Challenging PISA Again
Mark Schneider is a vice president at American Institutes for Research and former commissioner of the National Center for Education Statistics.
Andreas Schleicher recently blogged in response to my Ed Next article, “The International PISA Test,” but his response fails to deal with important issues I raised in my article: the quality of PISA’s analysis and the degree to which PISA’s reports ignore the limits of the data in support of conclusions that seem to have been determined in advance of the analysis. Another issue I raised is how PISA should fit into the U.S. system of testing and data collection. The United States already spends well over $130 million each year on NAEP. Moreover, after this year’s State Longitudinal Data System grants are announced, the federal government will have invested approximately $400 million in student-based longitudinal data—an investment that does not include the large amounts of money invested by the states in developing these systems.
How PISA fits into our national testing, data, and research landscape is a serious policy issue, and Mr. Schleicher’s superficial comparison of the United States to countries that have not made similar investments is singularly unhelpful. In addition, while Mr. Schleicher implies that I am a luddite for refusing to accept all the technological advances that he advocates, I should note that the last part of my article explored new ways that states could obtain state-level PISA results without spending additional millions of dollars.
I am quite surprised by the ad hominem nature of Mr. Schleicher’s remarks. It was my honor to serve the American people, and I am proud of what I accomplished as the Commissioner of Education Statistics. But I was only a part of the policy process in the U.S. Department of Education. The positions I took regarding PISA represented the decisions of the United States Government and reflected budget allocations and other policies decided by the U.S. Congress. During the years I served, Mr. Schleicher often tried to change U. S. policies, and he engaged in such egregious lobbying behavior that leaders in the Department of Education complained about him to the State Department, to the U.S. Ambassador to OECD, and to Mr. Schleicher’s supervisors in the OECD.
Mr. Schleicher perhaps too closely identifies with PISA to realize that he works for an international membership organization and that nations have their own interests in how they approach OECD services such as PISA. I believe that Mr. Schleicher’s emotional response to my criticism has led him astray on several other points. Of course, I know that nations can request individual reports that produce specific policy recommendations and that these reports are not produced by PISA, but by another unit of OECD. But this distinction may have more meaning to Mr. Schleicher than to readers of the PISA reports. These reports are filled with policy implications, and by billing them as “implications” rather than “recommendations” PISA is free to offer advice based on weak evidence, avoiding the more intense scrutiny that a country report would get. If the “policy implications” about accountability in the PISA report had been presented to the United States in a country report, we would have rejected them out of hand as not evidence-based. Indeed, the U.S. has frequently tried to limit some of the more fanciful conclusions of PISA reports, but often without success.

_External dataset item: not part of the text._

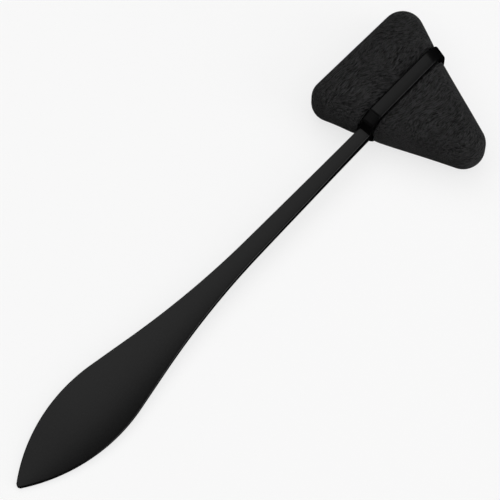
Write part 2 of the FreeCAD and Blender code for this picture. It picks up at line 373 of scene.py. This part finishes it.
def head_normals(x, y, z, step=0.01):
    """Unit normals of the head's surface, from differences of its distance over a small step."""
    grad = np.stack([
        head_distance(x + step, y, z) - head_distance(x - step, y, z),
        head_distance(x, y + step, z) - head_distance(x, y - step, z),
        head_distance(x, y, z + step) - head_distance(x, y, z - step)], axis=-1)
    return grad / np.linalg.norm(grad, axis=-1, keepdims=True)


def recess_depth(x, y):
    """Depth of the groove that the band sits in, with a soft roll of rubber at both of its rims."""
    apart = np.abs(y) - RECESS_HALF_WIDTH
    groove = (RECESS_DEPTH + NECK_SIDE_DEPTH * (x < -10)) * (1 - smooth_step(apart, -0.14, 0.1))
    return groove + RIM_ROLL * np.exp(-(np.maximum(apart, 0) / ROLL_REACH) ** 2)


def bow(x, y):
    """Shift towards the handle of the rubber near the band, which holds it back on its far side."""
    apart = np.maximum(np.abs(y) - RECESS_HALF_WIDTH, 0)
    nose_side = y < 0
    amount = 0.64 + 0.12 * np.where(nose_side, 1, -1) - 0.2 * np.clip(x / 14, -1, 1)
    return amount * np.exp(-(apart / np.where(nose_side, 16, 6)) ** 2)


def cap_rings(ring):
    """Smaller copies of an end ring, drawn in towards its middle."""
    return [ring.mean(axis=0) * (1 - part) + ring * part for part in (0.8, 0.55, 0.3, 0.1)]


def head_mesh(material):
    """The rubber block with its recess, pulled a little towards the handle near the band."""
    turns = np.linspace(0, 2 * math.pi, 180, endpoint=False)
    grid = np.array([head_ring(station, turns) for station in head_stations()])
    x, y, z = (grid[..., k] for k in range(3))
    grid = grid - head_normals(x, y, z) * recess_depth(x, y)[..., None]
    grid[..., 0] -= bow(x, y)
    layers = cap_rings(grid[0])[::-1] + list(grid) + cap_rings(grid[-1])
    points = np.concatenate(layers)
    count = len(turns)
    faces = ring_faces(len(layers), count)
    faces += [tuple(range(count)), tuple(reversed(range(len(points) - count, len(points))))]
    piece("head_moulding", "rubber_head", points, faces, material)


# ---------------------------------------------------------------- materials

METAL_GRAIN = 2600.0               # scales of the noise textures, per metre
STREAK_GRAIN = 2200.0
STREAK_LENGTH = 4.0                # a streak's length over its width
STREAK_TURNS = (math.radians(3), math.radians(-34))


def new_material(name):
    """A node material with its nodes and links."""
    material = bpy.data.materials.new(name)
    material.use_nodes = True
    return material, material.node_tree.nodes, material.node_tree.links


def coated_metal(name, roughness, shine):
    """Black satin coating with a fine even texture."""
    material, nodes, links = new_material(name)
    shader = nodes["Principled BSDF"]
    shader.inputs["Specular IOR Level"].default_value = shine
    place = nodes.new("ShaderNodeTexCoord")
    noise = nodes.new("ShaderNodeTexNoise")
    noise.inputs["Scale"].default_value = METAL_GRAIN
    noise.inputs["Detail"].default_value = 6
    links.new(place.outputs["Object"], noise.inputs["Vector"])
    colour = nodes.new("ShaderNodeValToRGB")
    colour.color_ramp.elements[0].color = (0.0016, 0.0016, 0.0017, 1)
    colour.color_ramp.elements[1].color = (0.0030, 0.0030, 0.0031, 1)
    links.new(noise.outputs["Fac"], colour.inputs["Fac"])
    links.new(colour.outputs["Color"], shader.inputs["Base Color"])
    rough = nodes.new("ShaderNodeMapRange")
    rough.inputs["To Min"].default_value = roughness - 0.04
    rough.inputs["To Max"].default_value = roughness + 0.04
    links.new(noise.outputs["Fac"], rough.inputs["Value"])
    links.new(rough.outputs["Result"], shader.inputs["Roughness"])
    bump = nodes.new("ShaderNodeBump")
    bump.inputs["Strength"].default_value = 0.15
    bump.inputs["Distance"].default_value = 0.00002
    links.new(noise.outputs["Fac"], bump.inputs["Height"])
    links.new(bump.outputs["Normal"], shader.inputs["Normal"])
    return material


def streak_noise(nodes, links, vector, turn):
    """Noise drawn out into streaks along one direction of the plan."""
    stretch = nodes.new("ShaderNodeMapping")
    stretch.vector_type = "TEXTURE"
    stretch.inputs["Rotation"].default_value = (0, 0, turn)
    stretch.inputs["Scale"].default_value = (STREAK_LENGTH, 1.0, 1.0)
    links.new(vector, stretch.inputs["Vector"])
    streaks = nodes.new("ShaderNodeTexNoise")
    streaks.inputs["Scale"].default_value = STREAK_GRAIN
    streaks.inputs["Detail"].default_value = 3
    streaks.inputs["Roughness"].default_value = 0.55
    streaks.inputs["Distortion"].default_value = 0.4
    links.new(stretch.outputs["Vector"], streaks.inputs["Vector"])
    return streaks.outputs["Fac"]


def moulded_rubber():
    """Black rubber with a streaky grain, whose contrast comes mostly from varied shine and colour."""
    material, nodes, links = new_material("head rubber")
    shader = nodes["Principled BSDF"]
    place = nodes.new("ShaderNodeTexCoord")
    swirl = nodes.new("ShaderNodeTexNoise")
    swirl.inputs["Scale"].default_value = 55
    swirl.inputs["Detail"].default_value = 1
    links.new(place.outputs["Object"], swirl.inputs["Vector"])
    bend = nodes.new("ShaderNodeVectorMath")
    bend.operation = "MULTIPLY_ADD"
    bend.inputs[1].default_value = (0.007, 0.007, 0.007)
    links.new(swirl.outputs["Color"], bend.inputs[0])
    links.new(place.outputs["Object"], bend.inputs[2])
    along, across = (streak_noise(nodes, links, bend.outputs["Vector"], turn) for turn in STREAK_TURNS)
    patch = nodes.new("ShaderNodeTexNoise")
    patch.inputs["Scale"].default_value = 70
    patch.inputs["Detail"].default_value = 1
    links.new(place.outputs["Object"], patch.inputs["Vector"])
    share = nodes.new("ShaderNodeMapRange")
    share.inputs["From Min"].default_value = 0.42
    share.inputs["From Max"].default_value = 0.58
    links.new(patch.outputs["Fac"], share.inputs["Value"])
    streaks = nodes.new("ShaderNodeMix")
    links.new(share.outputs["Result"], streaks.inputs["Factor"])
    links.new(along, streaks.inputs["A"])
    links.new(across, streaks.inputs["B"])
    colour = nodes.new("ShaderNodeValToRGB")
    colour.color_ramp.elements[0].position = 0.38
    colour.color_ramp.elements[0].color = (0.0020, 0.0020, 0.0021, 1)
    colour.color_ramp.elements[1].position = 0.62
    colour.color_ramp.elements[1].color = (0.0200, 0.0200, 0.0205, 1)
    links.new(streaks.outputs["Result"], colour.inputs["Fac"])
    links.new(colour.outputs["Color"], shader.inputs["Base Color"])
    rough = nodes.new("ShaderNodeMapRange")
    rough.inputs["From Min"].default_value = 0.35
    rough.inputs["From Max"].default_value = 0.65
    rough.inputs["To Min"].default_value = 0.42
    rough.inputs["To Max"].default_value = 0.62
    links.new(streaks.outputs["Result"], rough.inputs["Value"])
    links.new(rough.outputs["Result"], shader.inputs["Roughness"])
    shine = nodes.new("ShaderNodeMapRange")
    shine.inputs["From Min"].default_value = 0.36
    shine.inputs["From Max"].default_value = 0.64
    shine.inputs["To Min"].default_value = 0.28
    shine.inputs["To Max"].default_value = 1.0
    links.new(streaks.outputs["Result"], shine.inputs["Value"])
    links.new(shine.outputs["Result"], shader.inputs["Specular IOR Level"])
    shader.inputs["Sheen Weight"].default_value = 0.07
    shader.inputs["Sheen Roughness"].default_value = 0.3
    bump = nodes.new("ShaderNodeBump")
    bump.inputs["Strength"].default_value = 1.0
    bump.inputs["Distance"].default_value = 0.0014
    links.new(streaks.outputs["Result"], bump.inputs["Height"])
    links.new(bump.outputs["Normal"], shader.inputs["Normal"])
    return material


# ---------------------------------------------------------------- floor, light and camera

FLOOR_HALF_SIDE = 6.0
PANEL_DISTANCE = 2.5
FILL_DISTANCE = 2.0


def make_floor():
    """Plain pale floor that gives off part of its own light, so that shadows stay faint."""
    mesh = bpy.data.meshes.new("floor")
    side = FLOOR_HALF_SIDE
    corners = [(-side, -side, 0), (side, -side, 0), (side, side, 0), (-side, side, 0)]
    mesh.from_pydata(corners, [], [(0, 1, 2, 3)])
    floor = bpy.data.objects.new("floor", mesh)
    bpy.context.scene.collection.objects.link(floor)
    material, nodes, _ = new_material("pale floor")
    shader = nodes["Principled BSDF"]
    shader.inputs["Base Color"].default_value = (0.26, 0.26, 0.26, 1)
    shader.inputs["Roughness"].default_value = 1.0
    shader.inputs["Specular IOR Level"].default_value = 0.0
    shader.inputs["Emission Color"].default_value = (1, 1, 1, 1)
    shader.inputs["Emission Strength"].default_value = 0.727
    mesh.materials.append(material)
    floor.visible_glossy = False


def panel_light(name, low, high, radiance, distance, glossy):
    """A soft panel that fills a range of directions seen from the hammer.

    low and high are the x and y parts of the directions of two opposite corners of the panel.
    """
    corners = [Vector((x, y, math.sqrt(max(1 - x * x - y * y, 0)))) for x, y in (low, high)]
    towards = (corners[0] + corners[1]).normalized()
    across = (Vector((1, 0, 0)) - towards * towards.x).normalized()
    turn = Matrix((across, towards.cross(across), towards)).transposed()
    spans = [(corner / corner.dot(towards) - towards) * distance for corner in corners]
    light = bpy.data.lights.new(name, "AREA")
    light.shape = "RECTANGLE"
    light.size = abs((spans[1] - spans[0]).dot(turn.col[0]))
    light.size_y = abs((spans[1] - spans[0]).dot(turn.col[1]))
    light.energy = radiance * math.pi * light.size * light.size_y
    lamp = bpy.data.objects.new(name, light)
    bpy.context.scene.collection.objects.link(lamp)
    lamp.location = towards * distance
    lamp.rotation_mode = "QUATERNION"
    lamp.rotation_quaternion = turn.to_quaternion()
    lamp.visible_camera = False
    lamp.visible_glossy = glossy


def make_world(seen, above):
    """Pale to the camera; dim light from above the horizon for everything else."""
    world = bpy.data.worlds.new("studio")
    bpy.context.scene.world = world
    world.use_nodes = True
    nodes, links = world.node_tree.nodes, world.node_tree.links
    background = nodes["Background"]
    place = nodes.new("ShaderNodeTexCoord")
    split = nodes.new("ShaderNodeSeparateXYZ")
    links.new(place.outputs["Generated"], split.inputs[0])
    height = nodes.new("ShaderNodeMapRange")
    height.inputs["From Min"].default_value = 0.0
    height.inputs["From Max"].default_value = 0.35
    height.inputs["To Min"].default_value = 0.0
    height.inputs["To Max"].default_value = above
    links.new(split.outputs["Z"], height.inputs["Value"])
    rays = nodes.new("ShaderNodeLightPath")
    mix = nodes.new("ShaderNodeMix")
    links.new(rays.outputs["Is Camera Ray"], mix.inputs["Factor"])
    links.new(height.outputs["Result"], mix.inputs["A"])
    mix.inputs["B"].default_value = seen
    background.inputs["Color"].default_value = (1, 1, 1, 1)
    links.new(mix.outputs["Result"], background.inputs["Strength"])


def make_camera():
    """A long lens that looks down on the hammer from the grip's side and the nose's side."""
    data = bpy.data.cameras.new("camera")
    data.sensor_width = 36.0
    data.lens = 230.4
    data.clip_end = 50
    camera = bpy.data.objects.new("camera", data)
    bpy.context.scene.collection.objects.link(camera)
    aim = Vector((0.00397, 0.00455, 0.009))
    azimuth, elevation, roll = (math.radians(angle) for angle in (51.658, 65.842, 4.323))
    distance = 0.99238
    back = Vector((-math.sin(azimuth) * math.cos(elevation), -math.cos(azimuth) * math.cos(elevation),
                   math.sin(elevation)))
    camera.location = aim + back * distance
    camera.rotation_mode = "QUATERNION"
    upright = (-back).to_track_quat("-Z", "Y").to_matrix()
    camera.rotation_quaternion = (Matrix.Rotation(roll, 3, back) @ upright).to_quaternion()
    bpy.context.scene.camera = camera


make_floor()
make_world(seen=0.93, above=0.02)
panel_light("key", (-0.05, 0.125), (0.46, 0.74), 0.61, PANEL_DISTANCE, True)
panel_light("side", (0.02, -0.995), (0.55, -0.62), 2.6, PANEL_DISTANCE, True)
panel_light("grip end", (-0.72, 0.10), (-0.42, 0.45), 0.20, PANEL_DISTANCE, True)
# The low panel lets the handle's top show its form from the other side.
panel_light("low back", (-0.70, 0.70), (-0.50, 0.50), 0.40, PANEL_DISTANCE, True)
panel_light("fill", (-0.6, -0.6), (0.6, 0.6), 1.0, FILL_DISTANCE, False)
handle_mesh(coated_metal("handle coating", roughness=0.29, shine=0.49))
band_mesh(coated_metal("band coating", roughness=0.25, shine=0.34))
head_mesh(moulded_rubber())
make_camera()
bpy.context.scene.view_settings.view_transform = "Standard"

I should also note that Mr. Schleicher is so sure that he knows best about PISA that not only do the conclusions of PISA reports often seem predetermined, he also seems to know the policy decisions of the PISA Governing Board even before they do: At one PISA Governing Board meeting, Mr. Schleicher made the mistake of showing his summary, conclusions, and recommendations of the Board’s meeting before it had even reached the halfway point.
Mr. Schleicher also notes that the U.S. had “to withdraw key outcomes from PISA 2006 because of technical flaws by Schneider’s subcontractors.” First, I should note that these were not my subcontractors—contracts are awarded by the United States government based on a rigorous review process and governed by detailed contract law. Further (and fortunately) the results that were withdrawn were for a minor domain and the U.S. did report its results for science, the major subject tested that year, and for mathematics. Mr. Schleicher states that “much of the rest of the world was simply bewildered.” I was on the PISA Governing Board when this error occurred, and the only feedback I got was sympathy from the other members, not bewilderment. Many other countries have run into problems in administering this complex assessment (in fact, in 2003, the United Kingdom could not report any results). Moreover, I forced the contractor, RTI International, to reimburse the U.S. government for the error. I should note that the other alternative would have been to intentionally release flawed data, which would have been contrary to everything that NCES stands for.
Finally, despite what Mr. Schleicher infers, I am not opposed to PISA. Indeed, I was the highest-ranking U.S. government official ever to serve on the PISA Governing Board—and I did not serve on that board to sabotage PISA, but to make sure that U.S. interests were better represented.
There will be continued evolution in how PISA will be used in the United States. And, as in the past, the United States might choose to participate in some parts of PISA and not in others. But those decisions will (and rightfully should) be governed by the needs of the United States, as determined by American policymakers, and made in light of scarce resources.
Mr. Schleicher’s clear pique at what he sees as unenlightened policy decisions and the ad hominem nature of his response show that he cannot clearly distinguish between serious policy discussions and anything less than the full adoration of PISA.